The Usages of Barcelona collected only three of the most common obligations: the intestia, cugucia and eixorquia. The evil customs with the possibility of being redeemed paying a tribute to the lord in the Sentencia Arbitral de Guadalupe were:

- Intestia: a right of nobles to confiscate of a portion, generally a third, of the property of peasants who died without making a will. Pella and Forgas said that this abuse occurred "almost in general" in the diocese of Girona. If it was a younger man who died intestate and without children, the lord of the manor received a third of it, and the rest of it was distributed for various purposes, some for the family, some for the church to pray for the soul of the deceased or as alms for the poor.
- Eixorquia: law by which the feudal lord received one-third of the inheritance of the peasant who had no descendants.
- Cugucia: If the peasant's wife was found guilty of adultery, the feudal lord received half of her dowry if the woman had the consent of her husband, or the whole of her dowry if the woman did not.
- Arsia: indemnification of the peasant who had to pay the feudal lord in case of accidental fire of his belongings.
- Ferma of forced plunder: the extraction of a part of the goods of the peasants when they guaranteed the dowry of the woman with the farm of their feudal lord, after the marriage of his vassals. The peasant had the useful domain and the feudal lord had the direct dominion.
- Personal freedom: the peasants, subject to servitude, could not leave the farm they worked without having been redeemed by their feudal lord. Emancipation did not only affect the peasant, but also his wife and, above all, his children. The price of freedom varied greatly over time and were in line with the valuation of the farm. The incorruptible maidens were redeemed by paying their feudal lord a fixed amount. In the diocese of Gerona, this was two sueldos and eight dineros.

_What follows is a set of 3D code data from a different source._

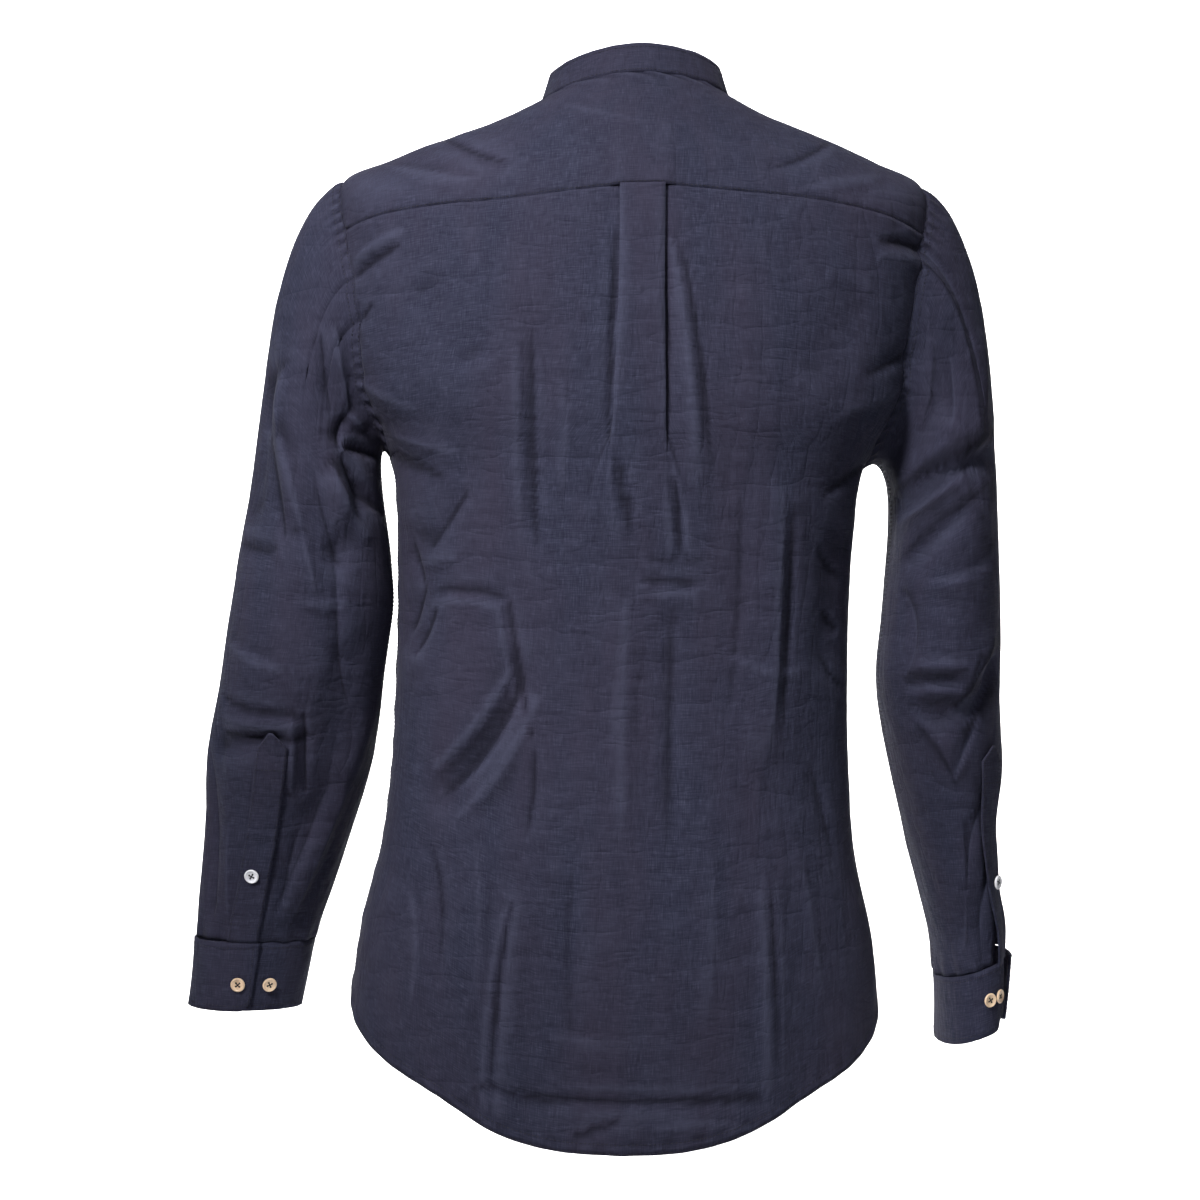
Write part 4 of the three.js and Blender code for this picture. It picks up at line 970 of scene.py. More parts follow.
def sleeve_start(mirror):
    """The closed armhole as for the wearer's left: its points, the ways they face and the ways out."""
    fine = PARTS["sleeve_round"]
    loop = np.concatenate(
        [
            armhole_edge(spread(0, BACK_YOKE_AT, fine * PARTS["armhole_back"])),
            armhole_edge(spread(BACK_YOKE_AT, FRONT_YOKE_AT, fine * PARTS["armhole_yoke"]))[1:],
            armhole_edge(spread(FRONT_YOKE_AT, 2 * math.pi, fine * PARTS["armhole_front"]))[1:-1],
        ]
    )
    turn, level = loop[:, 0], loop[:, 1]
    if mirror:
        turn = np.where(turn < 0, -1.0, 1.0) * math.pi - turn
    p, n = body_vertex(turn, level)
    away = from_armhole(p, n, -1 if mirror else 1)
    flip = MIRROR if mirror else 1
    return p * flip, n * flip, away * flip


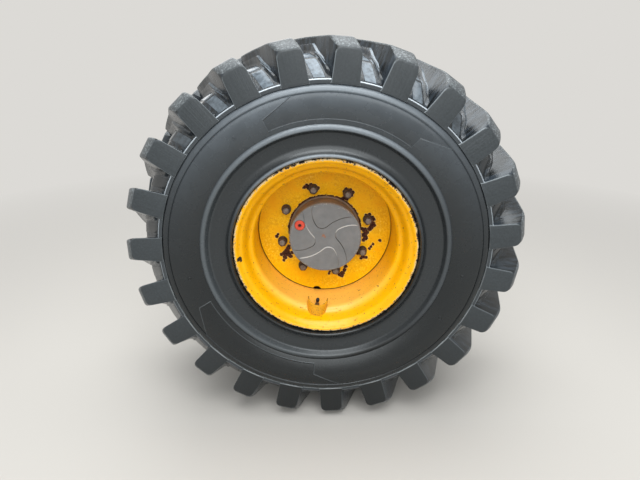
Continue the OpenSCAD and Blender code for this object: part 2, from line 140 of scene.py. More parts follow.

In addition to these evil customs, other manorial customs existed, including:
- Forge of distress: the peasant was obliged to repair his work tools in the forge of the feudal lord. It was a noble monopoly on blacksmithing.
- Obligation of the mill: the peasant was obliged to grind their corn in a mill belonging to the feudal lord.
- Obligation of the furnace: the peasant was obliged to bake their bread in an oven belonging to the feudal lord, especially on lands with a concentrated population.
- Obligation of the yoke (jova): the peasant was obliged to plough the feudal lord's land with his oxen (on a yoke) during certain determined days of the year.
- Obligation of manipulation: the peasant was obliged to work corn or any other product belonging to the feudal lord.

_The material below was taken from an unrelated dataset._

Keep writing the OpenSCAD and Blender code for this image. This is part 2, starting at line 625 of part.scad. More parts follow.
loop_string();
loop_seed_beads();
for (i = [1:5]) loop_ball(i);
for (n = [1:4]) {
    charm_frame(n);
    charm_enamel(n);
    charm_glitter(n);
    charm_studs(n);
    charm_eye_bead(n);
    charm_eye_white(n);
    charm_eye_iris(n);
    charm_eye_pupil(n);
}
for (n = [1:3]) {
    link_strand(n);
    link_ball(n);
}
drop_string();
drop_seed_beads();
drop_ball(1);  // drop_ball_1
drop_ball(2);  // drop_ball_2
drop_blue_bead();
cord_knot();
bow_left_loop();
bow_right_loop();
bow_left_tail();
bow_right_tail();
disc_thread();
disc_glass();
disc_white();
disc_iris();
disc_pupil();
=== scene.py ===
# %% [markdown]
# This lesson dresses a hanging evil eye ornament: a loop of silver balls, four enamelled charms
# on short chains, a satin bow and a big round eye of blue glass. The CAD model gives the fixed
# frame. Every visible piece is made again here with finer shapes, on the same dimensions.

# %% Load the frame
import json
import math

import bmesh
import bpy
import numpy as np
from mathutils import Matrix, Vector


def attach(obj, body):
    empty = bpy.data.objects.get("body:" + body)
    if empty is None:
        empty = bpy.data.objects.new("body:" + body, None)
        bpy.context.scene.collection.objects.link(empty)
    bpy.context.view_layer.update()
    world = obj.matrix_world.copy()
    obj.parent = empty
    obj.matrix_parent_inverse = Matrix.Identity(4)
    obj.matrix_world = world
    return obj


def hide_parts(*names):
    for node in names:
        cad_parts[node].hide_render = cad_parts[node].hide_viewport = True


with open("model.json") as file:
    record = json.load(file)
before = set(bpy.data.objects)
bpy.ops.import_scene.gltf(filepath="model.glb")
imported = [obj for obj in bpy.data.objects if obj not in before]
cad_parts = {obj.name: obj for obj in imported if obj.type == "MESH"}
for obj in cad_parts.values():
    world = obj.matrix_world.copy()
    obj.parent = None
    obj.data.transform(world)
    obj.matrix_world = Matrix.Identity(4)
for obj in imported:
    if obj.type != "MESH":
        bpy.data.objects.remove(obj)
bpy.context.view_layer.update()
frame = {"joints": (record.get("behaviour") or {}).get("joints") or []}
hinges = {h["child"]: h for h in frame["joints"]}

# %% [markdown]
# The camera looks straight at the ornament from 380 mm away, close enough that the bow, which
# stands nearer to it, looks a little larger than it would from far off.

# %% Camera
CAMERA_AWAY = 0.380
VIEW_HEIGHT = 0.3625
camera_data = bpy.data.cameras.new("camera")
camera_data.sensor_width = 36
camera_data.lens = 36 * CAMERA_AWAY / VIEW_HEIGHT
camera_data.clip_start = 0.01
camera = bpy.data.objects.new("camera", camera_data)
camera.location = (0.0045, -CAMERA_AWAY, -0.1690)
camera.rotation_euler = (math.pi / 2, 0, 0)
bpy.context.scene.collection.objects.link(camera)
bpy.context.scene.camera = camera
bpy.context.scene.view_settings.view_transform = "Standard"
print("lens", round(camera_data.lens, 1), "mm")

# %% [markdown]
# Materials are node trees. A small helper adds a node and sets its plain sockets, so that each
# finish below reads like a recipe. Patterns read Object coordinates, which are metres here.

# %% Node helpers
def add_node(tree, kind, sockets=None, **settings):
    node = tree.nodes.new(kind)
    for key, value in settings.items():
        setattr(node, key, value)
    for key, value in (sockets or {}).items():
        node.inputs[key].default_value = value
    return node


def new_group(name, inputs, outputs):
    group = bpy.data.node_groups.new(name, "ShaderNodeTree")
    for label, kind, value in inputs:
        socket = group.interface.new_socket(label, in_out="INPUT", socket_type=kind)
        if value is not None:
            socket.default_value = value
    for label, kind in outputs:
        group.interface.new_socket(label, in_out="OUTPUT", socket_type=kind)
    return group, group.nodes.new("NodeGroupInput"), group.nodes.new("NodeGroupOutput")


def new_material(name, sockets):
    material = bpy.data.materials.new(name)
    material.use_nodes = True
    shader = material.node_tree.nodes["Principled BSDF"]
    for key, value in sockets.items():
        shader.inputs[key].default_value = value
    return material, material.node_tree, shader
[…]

Another custom that did not only oppress peasants but also humiliated them was the provision of arbitrary labor services. These included the use of a nursing woman to become a wet nurse for the lord's children.

== Crown of Castile ==

In the Crown of Castile, it is difficult to determine what the evil customs were, since the region was more subject to the oral tradition. Reference is made to the so-called bad fueros, feudal regimes harder in benefits. As Castile tried to attract people from other areas or kingdoms, the fueros or laws were rarely harsh. The evil customs were sporadic or were simply monetary payments. Some examples include:

- Assignment of the peasant to the land, preventing him from abandoning it.
- Banalities such as the obligation to use the mill or oven belonging to the feudal lord, with the previous payment of a fee.
- Take out bread: in France and in Castile, for example, it was forbidden to take the grain out of the feudal lordship, to avoid scarcity and speculation. However, in Castile, it could be done with the previous payment of a fee.
- The third: it was the obligation of the peasant to take over the administration of the property of the feudal lord. This burden meant hard obligations, among other things to replace any loss with the peasant's personal patrimony. This custom was banned by King Henry IV of Castile.
- The privilege of the corral: allowed the feudal lord to seize birds, calves and all type of cattle.
- Without milk: if the wife of the feudal lord had a child and could not breastfeed him, the feudal lords selected peasant women who had recently had a child and forced them to go to the castle to breastfeed their children.

== Abolition ==
The abolition of the evil or bad customs took a long time and this could primarily be attributed to the way that it formed part of the identity of the serfs, serving as an essential element in the definition of their servile bond and legal status as subordinate to the lords. Before the series of peasant revolts that stemmed from the ius malectrandi, there were already attempts on the part of the royal courts to eliminate this system of servitude. For instance, Maria de Luna, queen of Aragon-Catalonia began raising the issue some time in the fifteenth century. She appealed to Pope Benedict XIII, her kinsman, citing the example of Christ (ad exemplum Crucifixi) who freed people from their bondage. King John I was also against the system and planned to procure its abolition shortly before his death in 1395.

The evil customs became one of the causes of the Catalan Civil War, which took place between the years 1460 and 1486, the year in which they were abolished by king Ferdinand II of Aragon. He issued the Sentencia Arbitral de Guadalupe, which scrapped the evil customs with a previous payment of 60 salaries per farm, and abolished the right to mistreat and many other minor landed abuses. The peasants maintained the useful domain of the farms, but they had to pay homage to the feudal lord and pay the feudal rights.